O leitor certamente percebeu que acabei de perpetrar a velha figura da preterição, que consiste em fingir ou afirmar que não se falará de algo de que na verdade já se fala ou falou. Quer outro exemplo? Lá vai: "Não quero me meter na sua vida, mas...".

O segundo fato lingüístico que merece comentário é a forma verbal "desavim" ("Comigo me desavim"). O leitor é capaz de dizer, de bate-pronto, a que verbo pertence a flexão "desavim"? Lá vai uma dica: "vim" é do verbo "vir", "intervim" é de "intervir", "provim" é de "provir", portanto "desavim" é de... É de "desavir", cujo "ato de" é traduzido pelo substantivo "desavença", que nada mais é do que uma discórdia, querela ou dissensão, isto é, um conflito.

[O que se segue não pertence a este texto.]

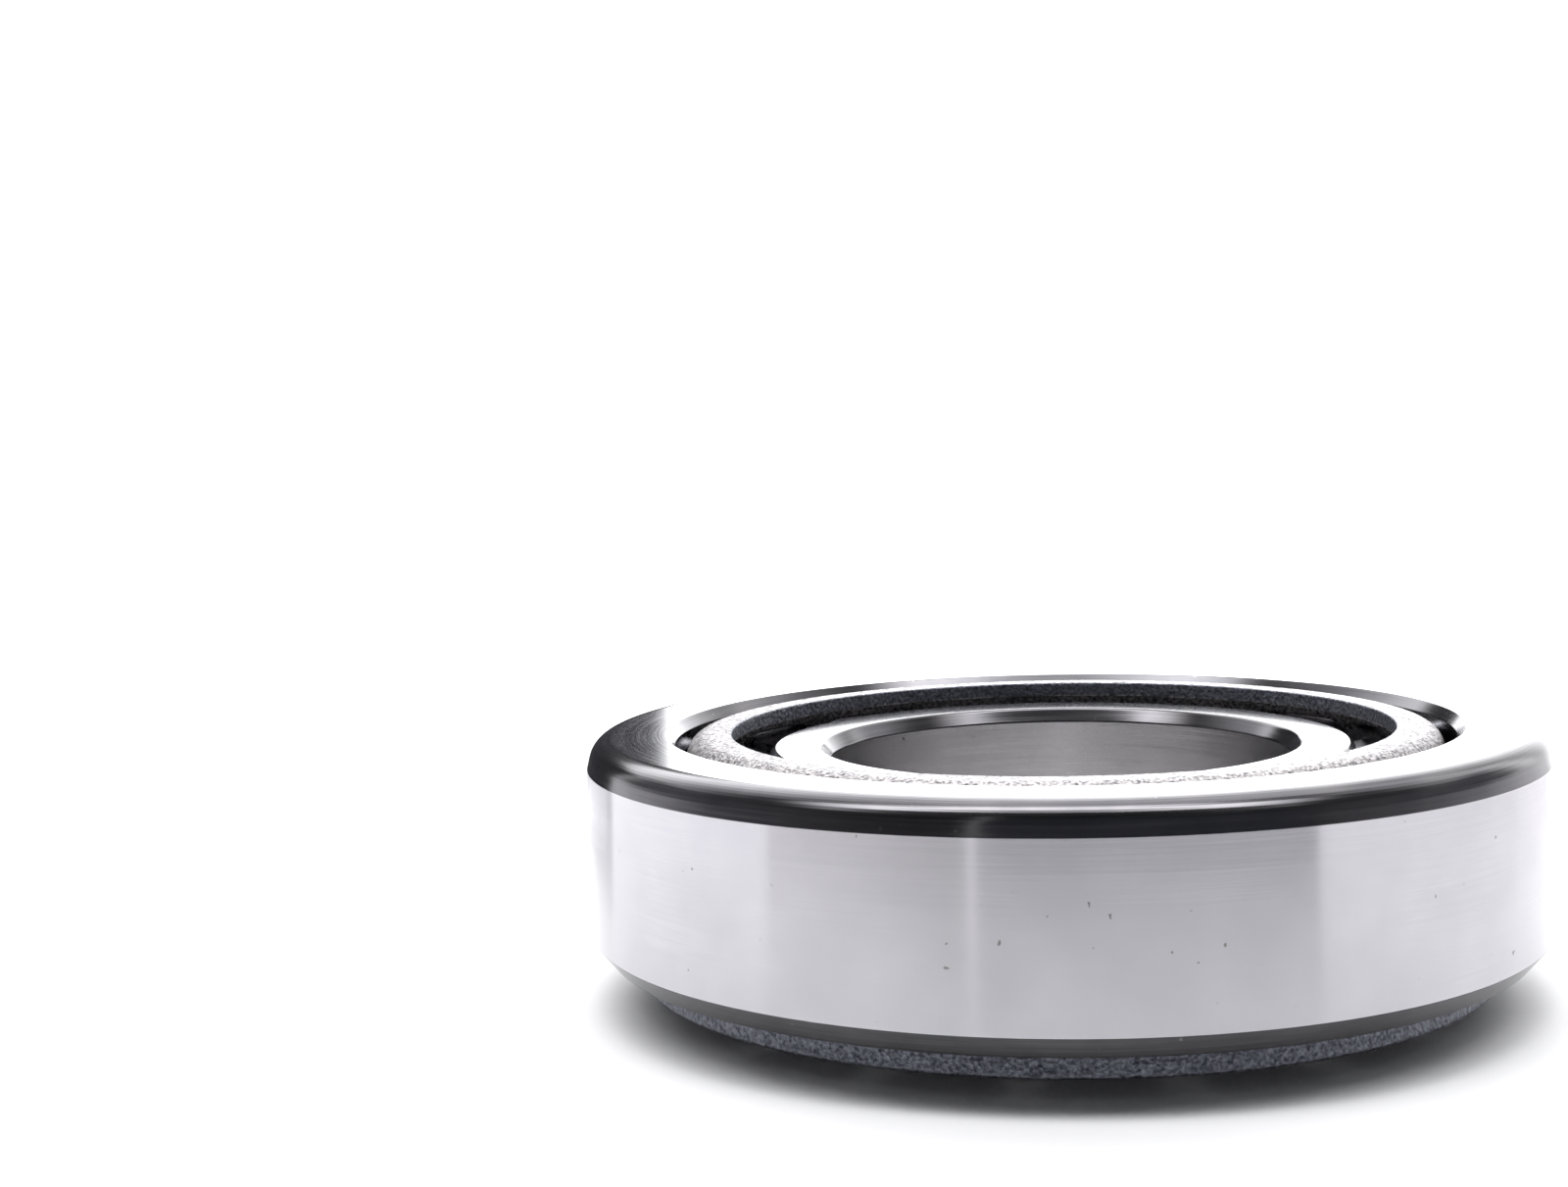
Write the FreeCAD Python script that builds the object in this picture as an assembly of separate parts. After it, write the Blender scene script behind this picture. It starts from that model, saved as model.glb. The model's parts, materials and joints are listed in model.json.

O leitor pode ter estranhado a forma "desavim" e suas "primas" (como "provim"). Esse estranhamento talvez se explique pelo uso pouco freqüente dessas flexões e pela não-associação imediata com a matriz da família (o verbo "vir"). Na língua culta, "vir" é a base da flexão de "intervir", "provir" ou "desavir" (venho/ intervenho/provenho/desavenho; vim/intervim/provim/desavim). Há algum tempo, a Fuvest pediu aos candidatos que substituíssem "nascer" por "provir" no verso "Eu nasci com o samba", da antológica canção "O Samba da Minha Terra", de Dorival Caymmi. A resposta? Lá vai: "Eu provim do samba". É isso.